Note: But make sure you check in with your doctor before beginning a yoga practice, if you are pregnant.
11. Aerial yoga
It is relatively new, but quickly catching on. It involves traditional yoga poses with the added support of a strong, silky hammock that hangs from the ceiling. The hammock is used as a supportive prop in poses like pigeon or downward dog, and helps you more easily perform inverted poses (like headstands and handstands) that might be beyond your abilities or comfort levels. It’s also used for a cocoon-like savasana (the final resting pose at the end of a yoga class). Classes can be either physically challenging or relaxing.
12. Acro yoga
Acro Yoga is known as a combination of acrobatics, yoga, and even healing/therapeutic practices.
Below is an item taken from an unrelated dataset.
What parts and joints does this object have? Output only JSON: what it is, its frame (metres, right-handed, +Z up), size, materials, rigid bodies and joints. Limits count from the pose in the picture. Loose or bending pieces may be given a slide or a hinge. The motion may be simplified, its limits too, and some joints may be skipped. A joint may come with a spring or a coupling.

Acro Yoga focuses on the trust elements of acrobatics, the compassion elements of therapeutics, and the mind-body connection element of yoga to form a yoga style unlike any other. This is such an amazing practice to build a sense of community, keep your yoga practice playful, and to challenge yourself in new ways.
13. Anusara yoga
Anusara is a modern-day version of hatha yoga, most similar to vinyasa that focuses more on the mind-body-heart connection and different verbiage. Anusara focuses on spirals and how each body part should be moving. Anusara is also known for its emphasis on heart opening.
14. Jivamukti yoga
Jivamukti was founded in 1984 by Sharon Ganon and David Life which is mainly vinyasa flow-style classes infused with Hindu spiritual teachings. A series of chants usually open the beginning of class followed up by a series of poses that align with the five tenets of Jivamukti yoga and philosophy.
So, which yoga style suits you the best?